By mid-afternoon Hooker's troops had begun entrenching along a defensive line centered on Chancellorsville. They originally deployed north to south facing east, but shortly after Hooker's order to withdraw Federals detected a threat on their right flank about a mile south of the plank road. A. R. Wright's Georgians had deployed in the bed of an unfinished railroad that roughly paralleled the plank road and turnpike, following it west through the woods and forcing the Federals to readjust. Hooker drew his new line to protect against Confederates to the south and east. Shaped like a broad, flat V with the apex near Chancellorsville, it consisted of Meade's corps and Couch's two divisions on the left, anchored on the Rappahannock and facing east and southeast; Slocum's corps in the center facing south; and Howard's corps holding the right along the turnpike, extending past Wilderness Church and also facing south. Sickles's troops, who had arrived about noon boosted the number of men under Hooker's direct control.

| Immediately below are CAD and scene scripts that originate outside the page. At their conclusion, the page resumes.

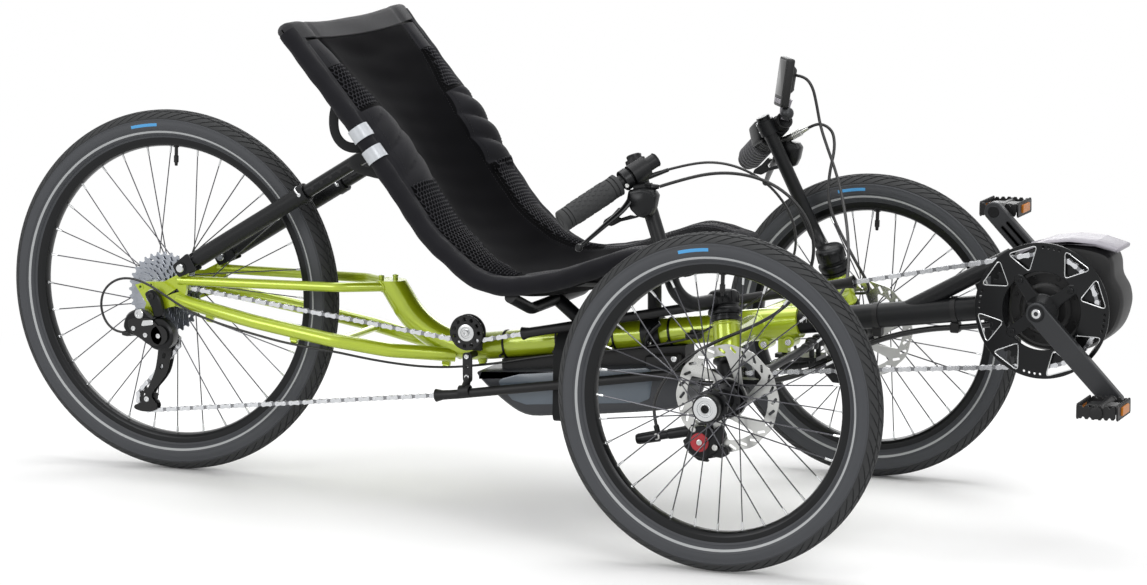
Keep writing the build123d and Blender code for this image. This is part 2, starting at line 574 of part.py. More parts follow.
# ---------------------------------------------------------------- steering
# adjuster of each brake lever, from its root in the lever's body to where the cable starts
BARRELS = {"right": ((946, -321, 552), (983.5, -317, 554.8)), "left": ((946, 322, 549), (999, 315.7, 577))}
for name, side in SIDES.items():
    axle = (REAR_AXLE_X + WHEELBASE, FRONT_R)
    with BuildPart() as knuckle:
        rod(kingpin(side, HEAD_LOW - 4), kingpin(side, 392), STEERER_R)
        rod(kingpin(side, 232), kingpin(side, HEAD_LOW - 4), 18)
        rod(kingpin(side, HEAD_HIGH + 3), kingpin(side, HEAD_HIGH + 14), 20)
        low, high = sorted((side * 284, side * (TRACK / 2 + 46)))
        disc(axle[0], axle[1], low, high, STUB_R)
        low, high = sorted((side * 284, side * 322))
        disc(axle[0], axle[1], low, high, 17)
        arm_root, arm_y = kingpin(side, 268), kingpin(side, ROD_UP)[1]
        with BuildSketch(Plane.XY.offset(264)) as arm:
            with Locations((arm_root[0] + STEER_ARM / 2, arm_y)):
                SlotCenterToCenter(STEER_ARM, 20)
        extrude(arm.sketch, amount=8)
        rod((kingpin(side, ROD_UP)[0] + STEER_ARM, arm_y, 262), (kingpin(side, ROD_UP)[0] + STEER_ARM, arm_y, 274), 4)
    keep(knuckle, f"knuckle_{name}")

    with BuildPart() as caliper:
        low, high = sorted((side * 338, side * 306))
        side_plate([(1030, 172), (1062, 160), (1084, 172), (1078, 204), (1046, 206)], low, high)
        low, high = sorted((side * 329, side * 323))
        disc(axle[0], axle[1], low, high, 82, mode=Mode.SUBTRACT)
        low, high = sorted((side * 300, side * 320))
        side_plate([(1046, 190), (1078, 190), (1092, 238), (1076, 238)], low, high)
        rod(pt(1036, side * 316, 196), pt(952, side * 322, 178), 5.5)
        rod(kingpin(side, 220), kingpin(side, HEAD_LOW), 18, mode=Mode.SUBTRACT)
        low, high = sorted((side * 280, side * 322))
        disc(axle[0], axle[1], low, high, 17, mode=Mode.SUBTRACT)
    keep(caliper, f"brake_caliper_{name}")

    stem = kingpin(side, 382)
    foot = pt(1019, side * 325, 380)
    post_top = pt(931, side * 284, 593)
    bar_rear, bar_front = pt(863, side * 398, 508), pt(966, side * 288, 590)
    with BuildPart() as handlebar:
        rod(kingpin(side, 366), kingpin(side, 392), 20)
        tube([along(stem, foot, 0.1), foot, post_top], [38.0], BAR_R)
        rod(along(bar_rear, bar_front, 0.02), bar_front, BAR_R - 0.5)
        rod(along(bar_rear, bar_front, 0.74), along(bar_rear, bar_front, 0.9), 16)
        rod(along(foot, post_top, 0.88), along(foot, post_top, 0.98), 15)
        rod(along(bar_rear, bar_front, 0.82), along(foot, post_top, 0.93), 10)
        rod(kingpin(side, 360), kingpin(side, 400), STEERER_R, mode=Mode.SUBTRACT)
    keep(handlebar, f"handlebar_{name}")

    with BuildPart() as grip:
        rod(bar_rear, along(bar_rear, bar_front, 0.6), GRIP_R)
        rod(along(bar_rear, bar_front, 0.02), bar_front, BAR_R - 0.5, mode=Mode.SUBTRACT)
    keep(grip, f"grip_{name}")

    with BuildPart() as lever:
        clamp = along(bar_rear, bar_front, 0.69)
        root, end = BARRELS[name]
        rod(pt(*root), pt(*end), 5)
        rod(along(bar_rear, bar_front, 0.65), along(bar_rear, bar_front, 0.72), 16)
        tip = (bar_rear[0] + 30, bar_rear[1] + side * 8, bar_rear[2] - 36)
        rod(clamp, (clamp[0] + 12, clamp[1] + side * 6, clamp[2] - 34), 9)
        rod((clamp[0] + 12, clamp[1] + side * 6, clamp[2] - 34), tip, 6)
        rod(along(bar_rear, bar_front, 0.02), bar_front, BAR_R - 0.5, mode=Mode.SUBTRACT)
    keep(lever, f"brake_lever_{name}")

with BuildPart() as steering_plate:
    with BuildSketch(Plane.XY.offset(256)) as plate:
        with BuildLine():
            Polyline(*[(REAR_AXLE_X + x, y) for x, y in
                       ((PLATE_X - 12, -10), (PLATE_X - 12, 10), (PLATE_X + STEER_ARM - 10, 28),
                        (PLATE_X + STEER_ARM + 10, 24), (PLATE_X + STEER_ARM + 10, -24),
                        (PLATE_X + STEER_ARM - 10, -28))], close=True)
        make_face()
    extrude(plate.sketch, amount=6)
    rod(pt(PLATE_X, 0, 254), pt(PLATE_X, 0, 275), 4)
    for side in SIDES.values():
        rod(pt(PLATE_X + STEER_ARM, side * 16, 252), pt(PLATE_X + STEER_ARM, side * 16, 274), 4)
keep(steering_plate, "steering_plate")

for name, side in SIDES.items():
    arm = kingpin(side, ROD_UP)
    with BuildPart() as tie_rod:
        inner = pt(PLATE_X + STEER_ARM, side * 16, ROD_UP)
        outer = (arm[0] + STEER_ARM, arm[1], ROD_UP)
        rod(inner, outer, ROD_R)
        for end in (inner, outer):
            rod((end[0], end[1], ROD_UP - 6), (end[0], end[1], ROD_UP + 8), 9)
            rod((end[0], end[1], ROD_UP - 20), (end[0], end[1], ROD_UP - 2), 4 + RUNNING, mode=Mode.SUBTRACT)
    keep(tie_rod, f"tie_rod_{name}")

with BuildPart() as display:
    with Locations(pt(966, 288, 652)):
        Box(14, 52, 84)
    rod(pt(964, 290, 596), pt(966, 288, 612), 8)
    rod(along(bar_rear, bar_front, 0.94), along(bar_rear, bar_front, 0.99), 13.5)
    rod(along(bar_rear, bar_front, 0.8), bar_front, BAR_R - 0.5, mode=Mode.SUBTRACT)
keep(display, "display")

# ---------------------------------------------------------------- cables
CABLE_R = 2.5
SHIFT_CABLE_R = 2.0
# routes as stations: forward, left, up
BRAKE_CABLE_RIGHT = [
    (984, -317, 555), (1022, -305, 568), (1066, -292, 577), (1112, -283, 574), (1154, -274, 557), (1186, -266, 526),
    (1203, -261, 487), (1203, -262, 445), (1186, -270, 403), (1152, -280, 370), (1110, -290, 347), (1066, -296, 328),
    (1022, -300, 303), (990, -306, 272), (973, -312, 236), (976, -318, 212), (982, -320, 191),
]
BRAKE_CABLE_LEFT = [
    (999, 315.7, 577), (1010.4, 314.3, 583), (1023.4, 313.6, 583.1), (1035, 312.8, 577.2), (1042.5, 311.4, 566.7),
    (1045.8, 306.6, 543.4), (1041, 295, 508), (1043, 281, 472), (1058, 264, 438), (1084, 246, 404), (1110, 234, 368),
    (1125, 250, 334), (1112, 282, 316), (1076, 300, 312), (1032, 304, 300), (996, 308, 272), (975, 313, 236),
    (976, 318, 212), (982, 320, 191),
]
SHIFT_CABLE_FRONT = [
    (984, -284, 576), (1018, -270, 586), (1055, -253, 587), (1090, -236, 575), (1120, -217, 551), (1140, -198, 518),
    (1147, -178, 481), (1139, -156, 444), (1118, -132, 409), (1086, -110, 378), (1046, -92, 352), (1004, -78, 326),
    (966, -58, 303), (934, -38, 287),
]
DISPLAY_CABLE = [
    (974, 290, 664), (996, 291, 664), (1012, 292, 648), (1019, 293, 618), (1026, 292, 582), (1042, 282, 548),
    (1062, 264, 514), (1082, 238, 476), (1100, 206, 440), (1116, 168, 406), (1130, 126, 374), (1136, 84, 350),
    (1128, 46, 336), (1108, 30, 330),
]
SHIFT_CABLE_REAR = [
    (926, -36, 282), (884, -31, 270), (838, -30, 261), (790, -30, 253), (742, -31, 246), (694, -30, 240),
    (648, -27, 231), (602, -25, 221), (556, -23, 213), (512, -28, 208), (470, -44, 209), (428, -58, 214),
    (384, -70, 221), (338, -80, 230), (290, -86, 236), (242, -88, 242), (194, -87, 251), (150, -87, 260),
    (112, -89, 270), (76, -91, 283), (42, -94, 302), (10, -97, 322), (-22, -98, 333), (-52, -98, 331),
    (-77, -97, 314), (-87, -95, 289), (-84, -93, 265), (-73, -90, 247), (-54, -86, 238), (-29, -83, 240),
]
cord("brake_cable_right", [pt(*place) for place in BRAKE_CABLE_RIGHT], CABLE_R)
cord("brake_cable_left", [pt(*place) for place in BRAKE_CABLE_LEFT], CABLE_R)
cord("shift_cable_front", [pt(*place) for place in SHIFT_CABLE_FRONT], SHIFT_CABLE_R)
cord("display_cable", [pt(*place) for place in DISPLAY_CABLE], CABLE_R)
cord("shift_cable_rear", [pt(*place) for place in SHIFT_CABLE_REAR], SHIFT_CABLE_R)

# ---------------------------------------------------------------- cranks and pedals
BB = (REAR_AXLE_X + BB_X, BB_UP)
WINDOWS = 8
with BuildPart() as chainring:
    disc(BB[0], BB[1], -84, 80, 11)
    disc(BB[0], BB[1], CHAIN_Y - 8, CHAIN_Y - 4, GUARD_R, inner=GUARD_BORE_R)
    guard_plane = Plane(origin=(BB[0], CHAIN_Y - 3, BB[1]), x_dir=(1, 0, 0), z_dir=(0, -1, 0))
    with BuildSketch(guard_plane) as windows:
        for window in range(WINDOWS):
            middle_turn = SPIDER_ANGLE + 90 * (window // 2) + (18.5 if window % 2 else -18.5)
            corners = [(96.0, middle_turn + 12), (96.0, middle_turn - 12), (64.0, middle_turn)]
            with BuildLine():
                Polyline(*[(r * math.cos(math.radians(t)), r * math.sin(math.radians(t))) for r, t in corners],
                         close=True)
            make_face()
    extrude(windows.sketch, amount=7, mode=Mode.SUBTRACT)
    disc(BB[0], BB[1], CHAIN_Y - 3, CHAIN_Y + 3, CHAINRING_R - CHAIN_H / 2 - 0.3, inner=62)
    with BuildSketch(guard_plane) as spider:
        for arm_index in range(4):
            with Locations(Rotation(0, 0, SPIDER_ANGLE + 90 * arm_index)):
                Rectangle(66, 20, align=(Align.MIN, Align.CENTER))
    extrude(spider.sketch, amount=5)
keep(chainring, "chainring")

for name, side in SIDES.items():
    turn = math.radians(CRANK_ANGLE if side < 0 else CRANK_ANGLE + 180)
    end = (BB[0] + CRANK_LENGTH * math.cos(turn), BB[1] + CRANK_LENGTH * math.sin(turn))
    inner_y, outer_y = (84, 98) if side < 0 else (80, 94)
    low, high = sorted((side * inner_y, side * outer_y))
    with BuildPart() as crank:
        plane = Plane(origin=(BB[0], high, BB[1]), x_dir=(math.cos(turn), 0, math.sin(turn)), z_dir=(0, -1, 0))
        with BuildSketch(plane) as arm:
            with Locations((CRANK_LENGTH / 2, 0)):
                SlotCenterToCenter(CRANK_LENGTH, CRANK_WIDTH)
        extrude(arm.sketch, amount=high - low)
        disc(end[0], end[1], low - 1, high + 1, 7 + RUNNING, mode=Mode.SUBTRACT)
    keep(crank, f"crank_{name}")
    with BuildPart() as pedal:
        low, high = sorted((side * inner_y, side * (outer_y + 100)))
        disc(end[0], end[1], low, high, 7)
        low, high = sorted((side * (outer_y + 8), side * (outer_y + 98)))
        plane = Plane.XY.offset(end[1] - PEDAL_T / 2)
        with BuildSketch(plane) as body:
            with Locations((end[0], (low + high) / 2)):
                RectangleRounded(PEDAL_LENGTH, PEDAL_WIDTH, 12)
        extrude(body.sketch, amount=PEDAL_T)
    keep(pedal, f"pedal_{name}")
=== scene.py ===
"""Looks of a recumbent trike: two steered wheels in front, a driven one behind, a motor on the boom.

Each sub-assembly is a class with its sizes in millimetres, and each finish is a frozen dataclass. A station is
a point (forward, left, up) counted forward from the rear axle; at() turns it into the row frame, in metres.
"""
from __future__ import annotations

import logging
import math
from dataclasses import dataclass, field
from enum import Enum
from functools import lru_cache

import bmesh
import bpy
from mathutils import Matrix, Vector
from mathutils.bvhtree import BVHTree


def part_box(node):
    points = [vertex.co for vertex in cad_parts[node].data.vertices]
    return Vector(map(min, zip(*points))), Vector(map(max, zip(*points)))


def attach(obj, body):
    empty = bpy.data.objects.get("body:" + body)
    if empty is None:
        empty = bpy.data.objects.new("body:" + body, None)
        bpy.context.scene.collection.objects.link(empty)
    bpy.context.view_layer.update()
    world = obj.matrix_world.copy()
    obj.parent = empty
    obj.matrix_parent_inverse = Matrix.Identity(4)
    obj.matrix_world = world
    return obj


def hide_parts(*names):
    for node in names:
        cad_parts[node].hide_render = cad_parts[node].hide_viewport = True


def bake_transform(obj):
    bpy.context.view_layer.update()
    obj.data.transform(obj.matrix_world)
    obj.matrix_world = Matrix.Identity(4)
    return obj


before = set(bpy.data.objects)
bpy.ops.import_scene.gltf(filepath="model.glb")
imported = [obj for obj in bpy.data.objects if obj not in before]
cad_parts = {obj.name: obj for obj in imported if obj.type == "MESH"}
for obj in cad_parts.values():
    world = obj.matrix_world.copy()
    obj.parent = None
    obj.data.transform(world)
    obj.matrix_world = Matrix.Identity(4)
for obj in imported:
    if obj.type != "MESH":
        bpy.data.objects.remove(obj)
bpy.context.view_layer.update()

logging.basicConfig(level=logging.INFO, format="%(message)s")
log = logging.getLogger("trike")

MM = 0.001
Outline = list[tuple[float, float]]


# ---------------------------------------------------------------- places
def middle(node: str) -> Vector:
    """Middle of a CAD node's box, in metres."""
    low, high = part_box(node)
    return (low + high) / 2


REAR_AXLE = middle("rear_axle")
GROUND_TO_AXLE = REAR_AXLE.z / MM
FRONT_AXLE_UP = middle("rim_right").z / MM
HALF_TRACK = middle("rim_left").y / MM
BB_FORWARD = (middle("chainring").x - REAR_AXLE.x) / MM
BB_UP = middle("chainring").z / MM
CHAIN_LEFT = middle("chain").y / MM


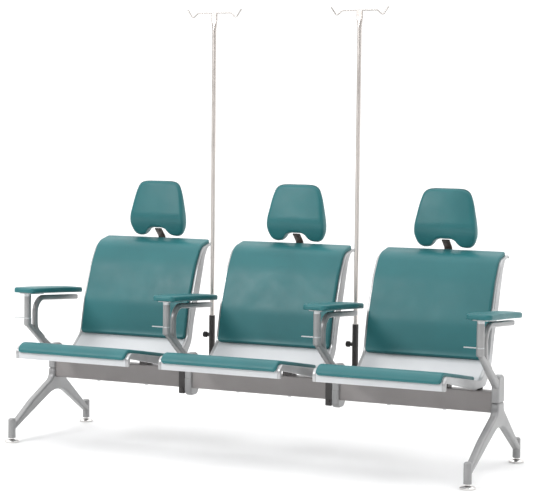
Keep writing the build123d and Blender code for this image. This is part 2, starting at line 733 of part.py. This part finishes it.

DARIUS COUCH VISITED HOOKER ON THE EVENING OF MAY 1 AND CAME AWAY WITH THE BELIEF THAT THE COMMANDING GENERAL WAS "A WHIPPED MAN." (LC)

Lee's army was arrayed to the east and southeast, its advance units within a mile of Chancellorsville. McLaws's brigades straddled the turnpike, while Anderson's and Jackson's divisions deployed along the plank road. Musketry and cannon fire died away as evening came on. Another bright moon "filled the heavens with light," noted a South Carolinian, casting weird shadows in the forest. A damp chill settled over the Wilderness, the night's silence broken by the axes of Union pioneers laboring to strengthen Hooker's works.